2. Look down at the barbell and imagine that there is a vertical line coming up through it so that the line of the barbell is part of an imaginary plane. The barbell and this imaginary line is your reference point or benchmark. You will use this to orient your body. Remember this if for visualization purposes only.
3. After you grab the bar you will bring your shoulders in front of the bar so that the imaginary line intersects your scapula. In other words, the bar is in line with your scapula. Keeping your shoulders forward of the bar in this position, bring your chest up and shoulders back and locked. Scapula retracted.

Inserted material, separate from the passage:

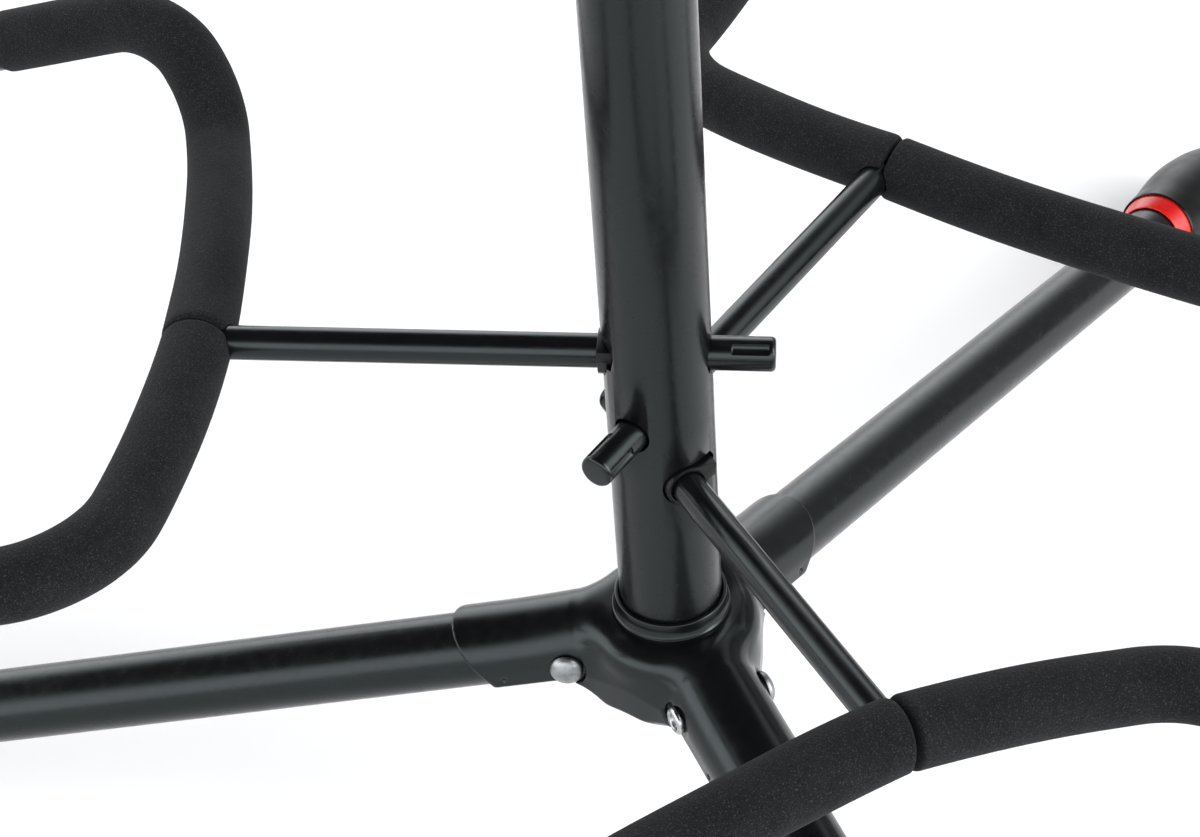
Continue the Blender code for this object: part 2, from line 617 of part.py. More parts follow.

4. Hips/Butt: Now that your feet are in the right place and your shoulders are in the right place the trick is to get your hips as close to this imaginary LINE as possible while maintaining your shoulder position. You are NOT bringing your hips down toward the bar…you are bringing them forward toward the line coming up through the bar. WITHOUT moving your shoulders back.
All the while the chest must stay OUT and the shoulders back. The lower back must remain in it’s tightly set natural arch.
Really, once you hit step three and you are maintaining a good deadlifting position with your lumbar set you are pretty much there. Step 4 is a very subtle adjustment. If you move your hips down the shoulders drift behind the bar. If you move your hips too far up the shoulder sink. So “just right” is in between. Correct, as has been said before, means your butt is below your shoulders but above your knees. This may seem simplistic and smarmy but since we see people try to deadlift with their butt below their knees in the “deadlift as squat” position or with their butt pretty much level with their shoulders…it needs to be said, apparently.